When Deni Caxton, the estranged wife of an internationally renowned art dealer, is found raped and murdered, Alex, as New York's Assistant District Attorney for the Sex Crimes Unit (as is Linda Fairstein in real life), is called onto the case. Almost immediately, she, Mike, and Mike's able partner Mercer are caught in a confusing whirlpool of events that pulls them ever deeper into a well of murder. In short succession, several other bodies are found, and each seems to tie in some way with Deni Caxton's demise.

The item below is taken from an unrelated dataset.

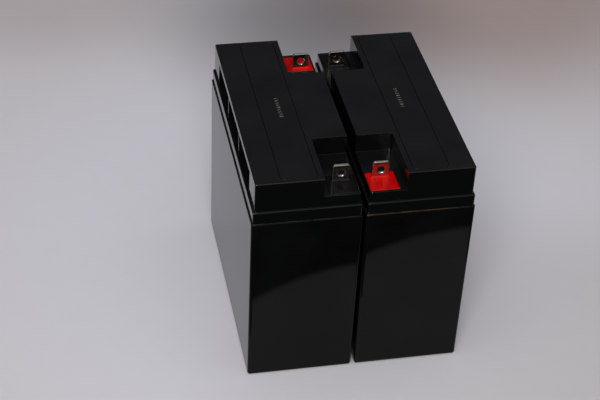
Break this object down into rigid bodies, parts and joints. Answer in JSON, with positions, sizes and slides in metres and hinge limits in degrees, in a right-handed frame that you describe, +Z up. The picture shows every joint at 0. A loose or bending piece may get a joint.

The more Alex and her friends try to unravel the clues, the more they are drawn into a seemingly endless web of shady art dealers, mysterious Mata-Hari-type women, jailhouse thugs, antique dealers, and a cast of characters that would put Hitchcock to shame. It's obvious that Fairstein had a lot of fun with this novel, and it shows. Over and above the very real and perplexing mystery is the author's own unique view of the art world her fictional characters are exploring. The result is suspenseful, fun, and easy to read.